→ **DATASET CONTENT**
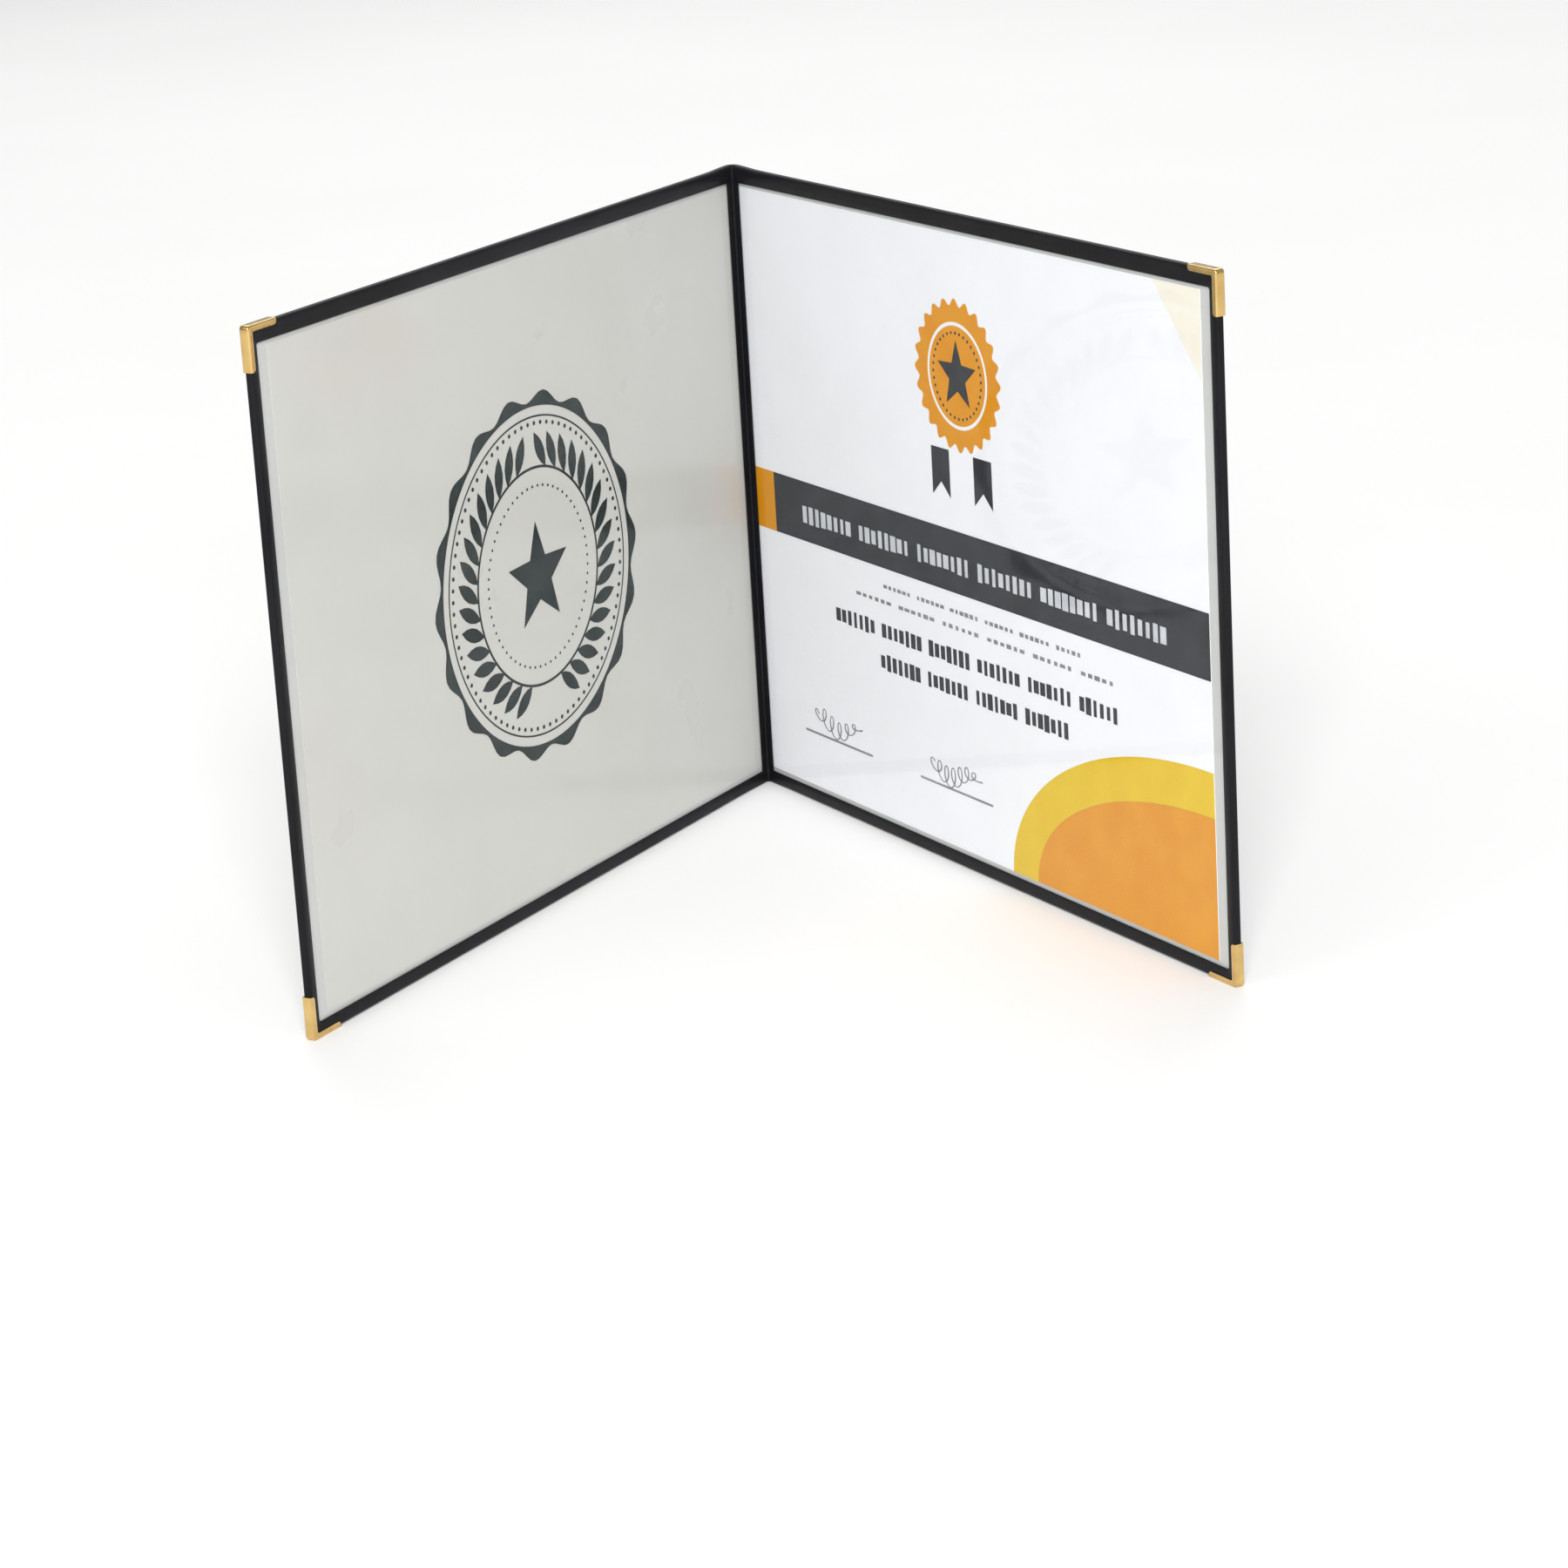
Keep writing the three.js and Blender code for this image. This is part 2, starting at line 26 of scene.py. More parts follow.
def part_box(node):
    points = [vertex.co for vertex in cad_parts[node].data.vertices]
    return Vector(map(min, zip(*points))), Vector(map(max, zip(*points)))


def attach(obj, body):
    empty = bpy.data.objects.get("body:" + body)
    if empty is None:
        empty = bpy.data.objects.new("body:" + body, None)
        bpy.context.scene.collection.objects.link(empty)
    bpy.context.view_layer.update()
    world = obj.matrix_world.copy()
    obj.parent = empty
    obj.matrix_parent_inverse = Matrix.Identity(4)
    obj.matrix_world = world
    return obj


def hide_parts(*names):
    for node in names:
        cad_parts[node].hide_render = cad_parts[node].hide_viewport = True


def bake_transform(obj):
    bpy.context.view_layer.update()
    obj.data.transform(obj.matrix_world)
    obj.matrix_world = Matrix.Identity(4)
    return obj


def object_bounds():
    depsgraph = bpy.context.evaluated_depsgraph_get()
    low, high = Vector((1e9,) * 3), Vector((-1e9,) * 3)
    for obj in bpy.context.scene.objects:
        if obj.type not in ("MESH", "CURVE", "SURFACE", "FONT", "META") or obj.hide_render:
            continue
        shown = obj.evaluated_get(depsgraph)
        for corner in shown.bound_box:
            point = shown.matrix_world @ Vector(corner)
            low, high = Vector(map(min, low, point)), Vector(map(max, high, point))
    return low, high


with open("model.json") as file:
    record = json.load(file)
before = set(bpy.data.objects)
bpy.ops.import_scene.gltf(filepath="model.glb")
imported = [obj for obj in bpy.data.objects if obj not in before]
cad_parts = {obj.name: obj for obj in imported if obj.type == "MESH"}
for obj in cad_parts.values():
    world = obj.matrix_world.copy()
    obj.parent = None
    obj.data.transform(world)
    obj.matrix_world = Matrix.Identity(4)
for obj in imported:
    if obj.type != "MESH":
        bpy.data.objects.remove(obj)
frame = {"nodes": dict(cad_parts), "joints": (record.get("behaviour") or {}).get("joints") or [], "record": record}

→ **DIRECTION**
Restate the data above exactly, keeping each word as it stands.

→ **ANSWER**
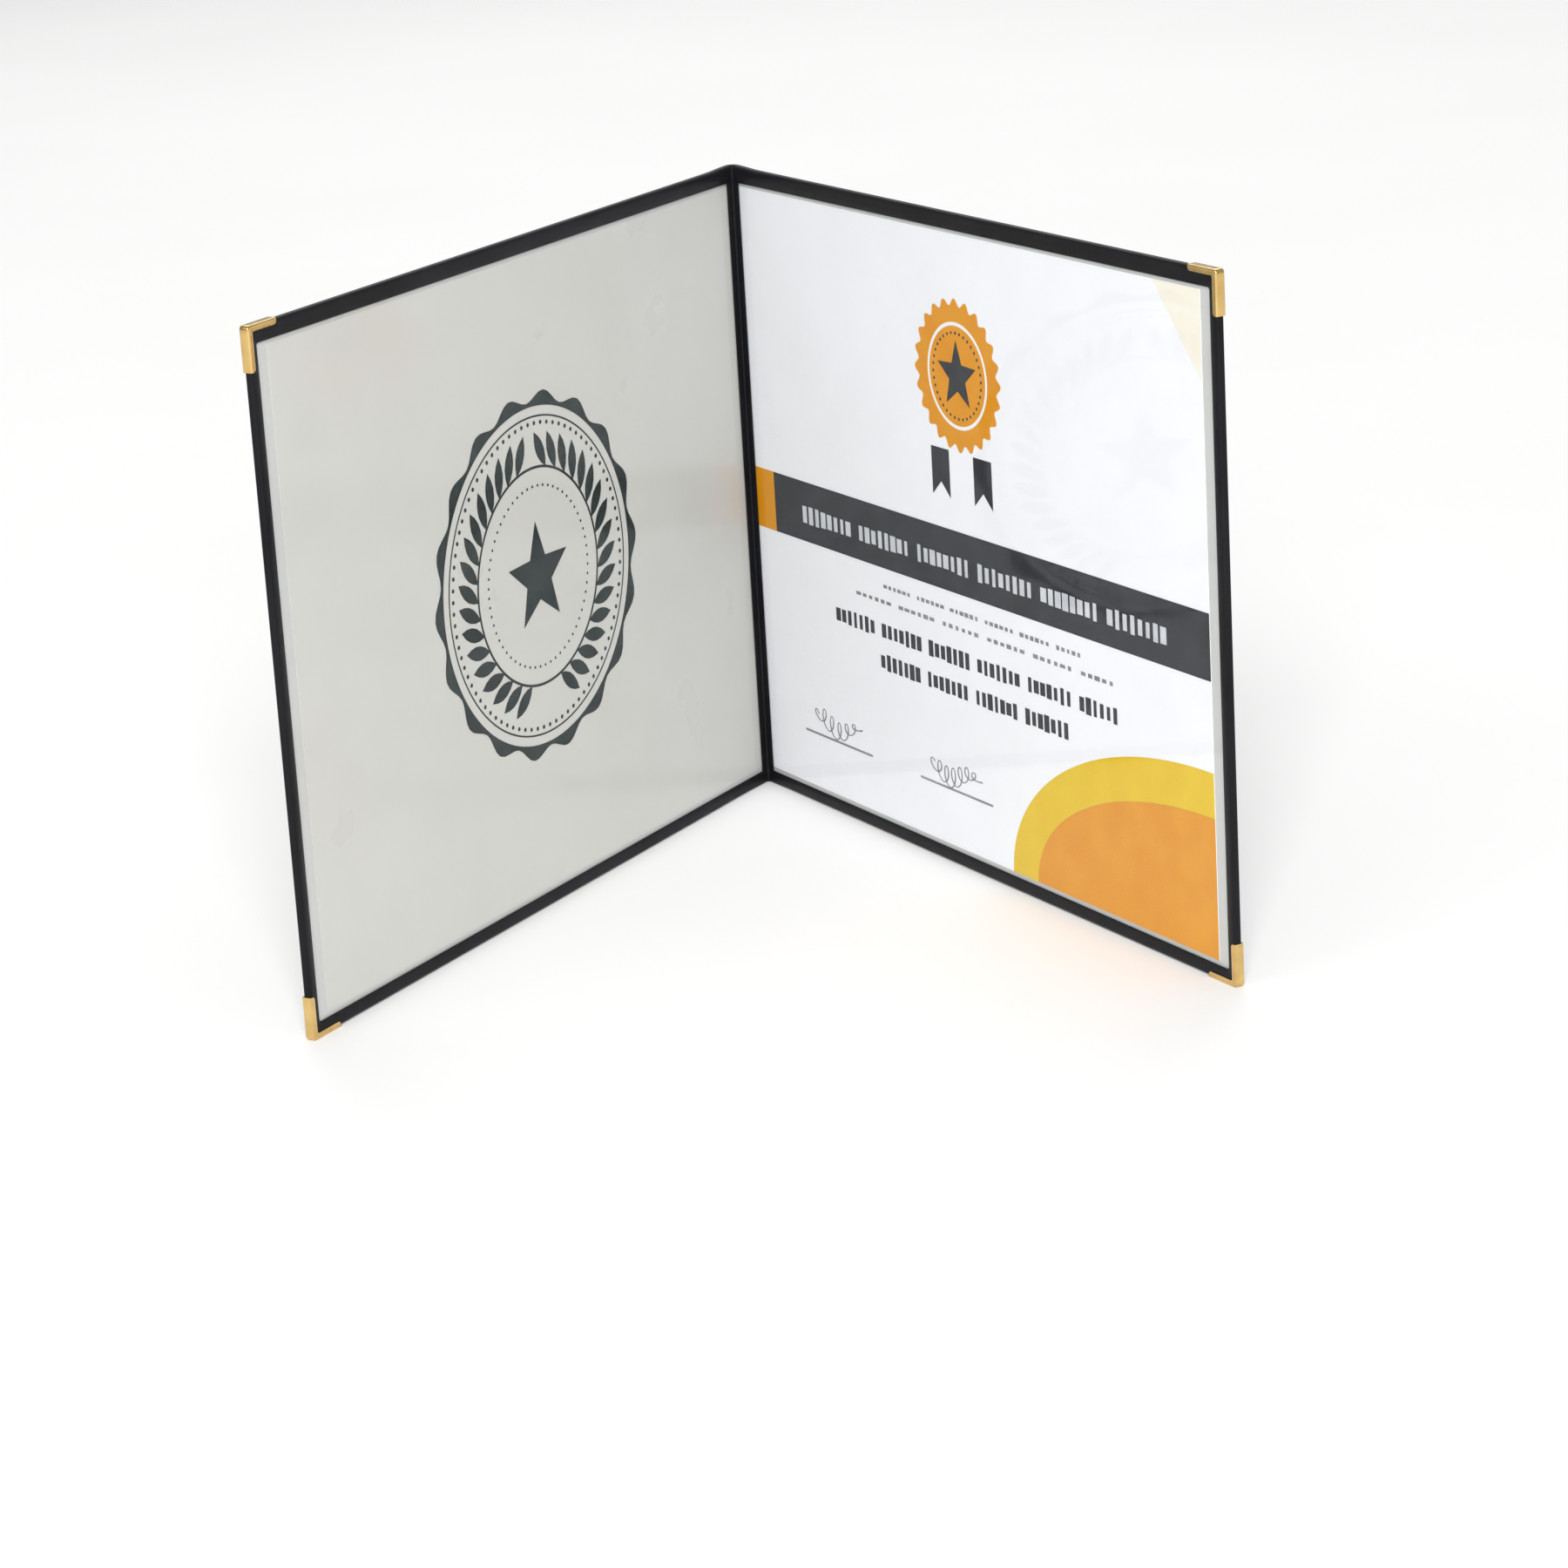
Keep writing the three.js and Blender code for this image. This is part 2, starting at line 26 of scene.py. More parts follow.
def part_box(node):
    points = [vertex.co for vertex in cad_parts[node].data.vertices]
    return Vector(map(min, zip(*points))), Vector(map(max, zip(*points)))


def attach(obj, body):
    empty = bpy.data.objects.get("body:" + body)
    if empty is None:
        empty = bpy.data.objects.new("body:" + body, None)
        bpy.context.scene.collection.objects.link(empty)
    bpy.context.view_layer.update()
    world = obj.matrix_world.copy()
    obj.parent = empty
    obj.matrix_parent_inverse = Matrix.Identity(4)
    obj.matrix_world = world
    return obj


def hide_parts(*names):
    for node in names:
        cad_parts[node].hide_render = cad_parts[node].hide_viewport = True


def bake_transform(obj):
    bpy.context.view_layer.update()
    obj.data.transform(obj.matrix_world)
    obj.matrix_world = Matrix.Identity(4)
    return obj


def object_bounds():
    depsgraph = bpy.context.evaluated_depsgraph_get()
    low, high = Vector((1e9,) * 3), Vector((-1e9,) * 3)
    for obj in bpy.context.scene.objects:
        if obj.type not in ("MESH", "CURVE", "SURFACE", "FONT", "META") or obj.hide_render:
            continue
        shown = obj.evaluated_get(depsgraph)
        for corner in shown.bound_box:
            point = shown.matrix_world @ Vector(corner)
            low, high = Vector(map(min, low, point)), Vector(map(max, high, point))
    return low, high


with open("model.json") as file:
    record = json.load(file)
before = set(bpy.data.objects)
bpy.ops.import_scene.gltf(filepath="model.glb")
imported = [obj for obj in bpy.data.objects if obj not in before]
cad_parts = {obj.name: obj for obj in imported if obj.type == "MESH"}
for obj in cad_parts.values():
    world = obj.matrix_world.copy()
    obj.parent = None
    obj.data.transform(world)
    obj.matrix_world = Matrix.Identity(4)
for obj in imported:
    if obj.type != "MESH":
        bpy.data.objects.remove(obj)
frame = {"nodes": dict(cad_parts), "joints": (record.get("behaviour") or {}).get("joints") or [], "record": record}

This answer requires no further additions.